How to Sell to a DSO Like a Pro
Selling your dental practice to a Dental Support Organization (DSO) can be a rewarding decision when handled properly. By following a structured process and understanding the key steps involved, you’ll be well-prepared to get the best outcome for your practice.
Shedding Light on the DSO Letter
Receiving a letter from a DSO is exciting! It likely includes promises like, “We pay over 100% of collections” or “Everyone loves partnering with us.” Before proceeding, it’s crucial to research the sender thoroughly.
- Verify their identity: Look up the DSO’s name online and find out which private equity firm backs them.
- Research recapitalization events: Check when the DSO last underwent a “recap event.” If it’s been more than three years, they may be approaching another, which could change the ownership terms of your deal.
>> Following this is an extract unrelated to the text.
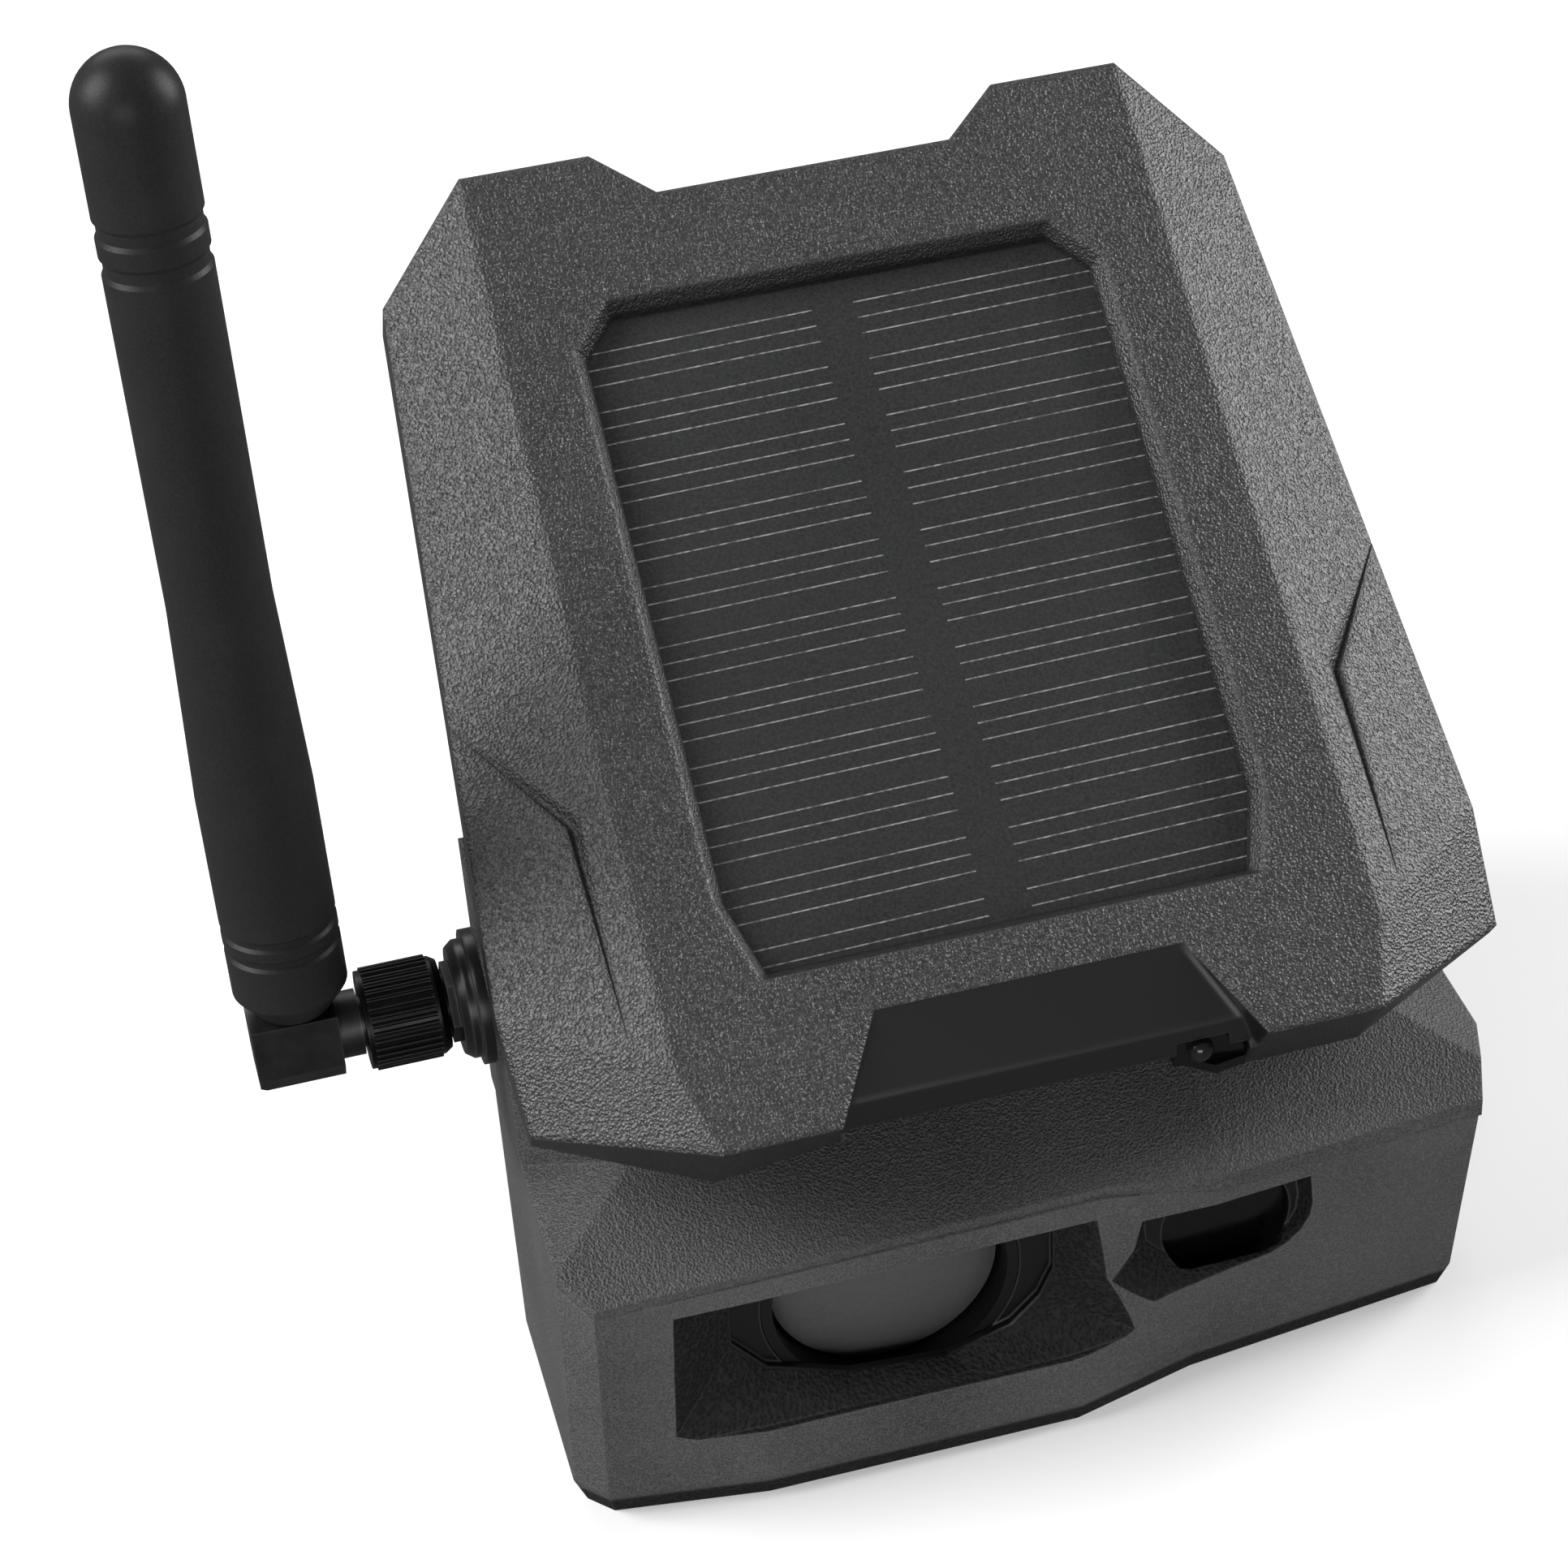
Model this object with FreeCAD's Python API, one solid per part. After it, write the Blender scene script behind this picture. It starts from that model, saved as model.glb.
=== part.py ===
import FreeCAD, Part
import math
import os

# Solar security camera. Millimetres, +Z up, the front faces -Y.
# The origin is the mouth of the tripod thread, in the middle of the flat underside.

Vec = FreeCAD.Vector

# ---------------------------------------------------------------- driving dimensions
WALL = 2.2                      # moulded wall of the three housing shells
GAP = 0.15                      # clearance between neighbouring loose pieces

# The solar roof is a tilted plane. Shapes on it are built flat, as (across, up the slope, off
# the plane), and on_roof() then tilts them into place.
ROOF_TILT = 35.0
ROOF_ORIGIN = Vec(0, -36, 53)
HOOD_DEPTH = 10.5               # skirt depth below the roof plane
HOOD_WALL = 2.0
RIDGE_BACK = (33.5, 91.4)       # corners of the right half of the hood, seen square on
RIDGE_FRONT = (34.0, 0.0)
NOSE = (31.6, -8.6)
SIDE_BACK = (43.2, 81.3)
SIDE_FRONT = (48.1, 10.0)
SIDE_NOSE = (47.3, -1.5)
SIDE_DROP = 6.5                 # how far the side facet falls between ridge and side edge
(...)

This background information ensures you fully understand who you’re partnering with.
Preparing for the Interview Period
Once you’ve contacted the DSO, they’ll collect basic information about your practice. Be ready to answer questions like:
- What were your gross collections for the past three years?
- How many treatment rooms do you have?
- Has your practice been evaluated recently? If so, what is its estimated value?
- How long do you plan to work after the sale?
- What percentage of your collections comes from hygiene services?
- Do you accept insurance? If yes, what kind?
- Is your staff planning to stay post-sale?
Having these details prepared demonstrates that you understand your business, making you more attractive to buyers.
Additionally, identify key players during the negotiation process. Request meetings with:
- The manager who will oversee your practice locally post-sale.
- The current owner of the company.
- Other local sellers who have transitioned to this DSO.
The Letter of Intent (LOI)
After initial discussions, the DSO may issue a Letter of Intent. This document outlines their proposed terms, but it’s not final or binding. Proceed with caution, as major details can change during the analysis process, including:
- Price (it often decreases during due diligence).
- Closing timeline (typically longer than 60 days).
- Post-sale terms (such as work commitments or non-compete clauses).
Before signing an LOI, always compare offers from at least three other DSOs. Review references, understand each DSO’s differences, and ensure the proposed non-compete clause is reasonable. Lastly, have your practice professionally evaluated to determine its open market value so you can negotiate from a position of strength.
Avoiding “Death by Analysis”
The due diligence process is incredibly detailed and time-consuming. Without proper preparation, you can feel overwhelmed by endless data requests and requirements. To manage this effectively:
- Confide in a trusted staff member or spouse after the LOI is signed, so they can assist with pulling reports, organizing data, and reviewing requests.
- Dedicate about 10–15 hours a week to handling these tasks.
- Ensure your assistant has access to your financial and bank records.
If managing this independently feels daunting, consider hiring a professional to guide you through the process.
Building the Right Professional Team
Negotiating with a DSO requires specialized expertise. Assemble a team that includes trusted advisors familiar with DSO contracts and practice transitions. Key team members should include a CPA, a practice broker, and an experienced legal team.
Your team should provide support in critical areas like tax planning, asset allocation, equity agreements, and final sale negotiations. They’ll help you avoid potential pitfalls, ensuring the terms are in your best interest. Specific issues to review include:
- Holdback/earnout terms.
- Non-compete agreements.
- Termination clauses.
- Indemnification and warranty requirements.
If the transaction includes equity agreements, ensure your team evaluates factors like recap events, fair market value, and repurchase triggers.
Wrapping It Up
Selling to a DSO can be highly profitable and seamless if done correctly. By following these steps and assembling a qualified team of professionals, you’ll set yourself up for success.